Jeff Tilley, with the Florida oyster farming and processing company Oyster Boss, has, in an online blog post, described the downfall of Apalachicola Bay as a “Death by a Thousand Paper Cuts.”

“I don’t know how much parties upstream from us are absolved… but there’s an awful lot that gets left out of the discussion,” he told the Post Searchlight. “Over-harvesting by the oystermen, and there’s some things the regulators, and by the regulators I mean the Florida Wildlife Commission, got dreadfully wrong about the BP oil spill.” Another waterway project that Tilley contends has negatively affected the bay is the Bob Sikes Cut. The Cut is a small canal that cuts St. George Island, one of the bay’s natural boundaries, in half. “I used to own property on the Bob Sikes Cut, and the argument was always that Bob Sikes couldn’t have had an impact. I have seen trees floating through that cut on the tide, and it’s obvious they didn’t just fall over in the bay, they were coming from the river,” he said. In the same blog post on the Oyster Boss website, he even claims to have seen dead wild hogs floating through the cut, carried directly from the river, to the cut.
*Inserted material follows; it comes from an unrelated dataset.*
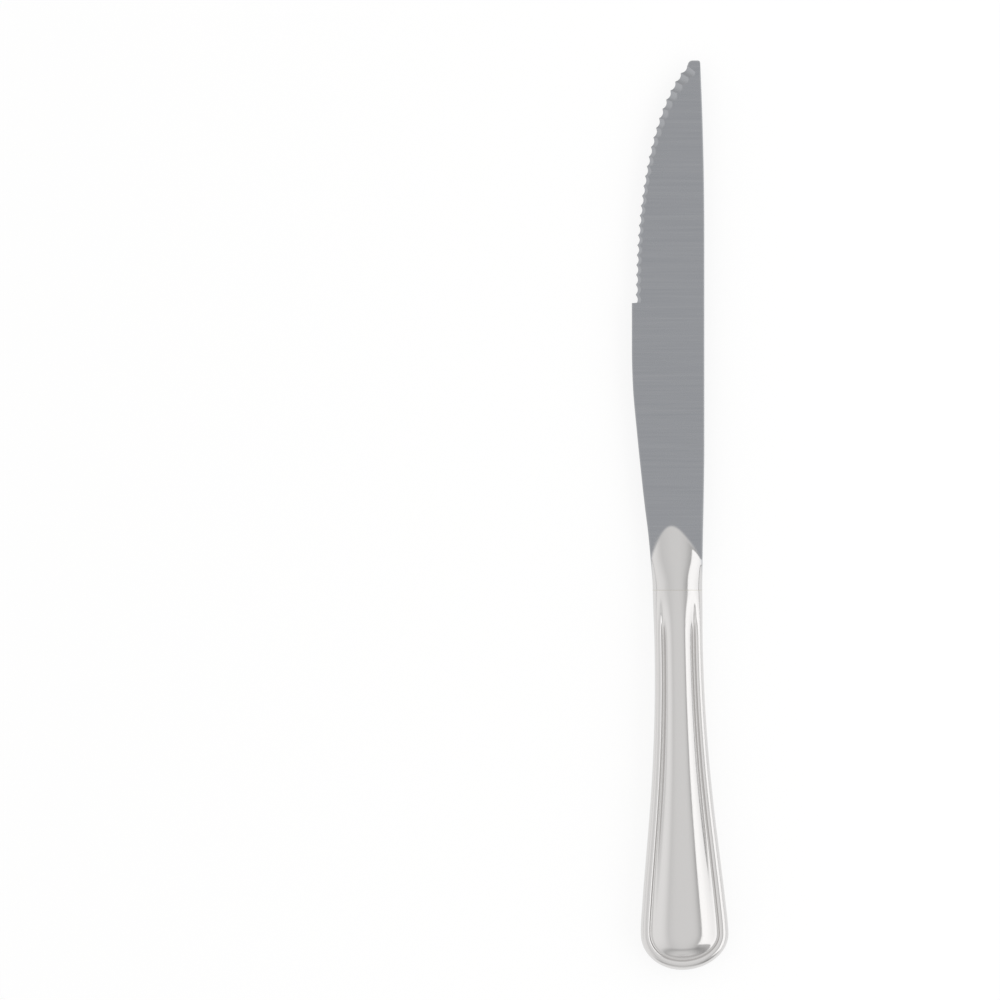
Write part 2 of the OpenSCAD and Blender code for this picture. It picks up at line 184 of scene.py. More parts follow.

According Tilley and others, locals believe oil dispersants used in the aftermath of the BP oil spill in the bay also took a toll on the bay’s wildlife, despite the fact that the oil never reached the bay. Overfishing of oysters has also been cited as a contributing factor to the oyster’s decline. According to Tommy Dollar, of Dollar Farm Products here in Bainbridge, oystermen in the area have backed this claim up. “I go down to Apalachicola, and I talk to the oyster fishermen… I ask them how the oyster business is doing, and they say ‘We overfished it…’” Tilley concurs, saying in his blog that, “… for generations, local oyster harvesters overlooked the importance of pushing undersized oysters back off of their cull boards and instead, they put them in the same oyster sacks where they also placed their legal oysters, hauling them to the ever-so-ready-to-receive local processors and wholesalers who then took those undersized oysters to market.”

As of the writing of this article, the Supreme Court has not yet issued a ruling in the case. Should Florida be victorious in the case, southwestern Georgia farmers could have restrictions placed on the amount of water they are allowed to pump, which could greatly impact the local economy. The Post-Searchlight will monitor this case and provide updates in the future.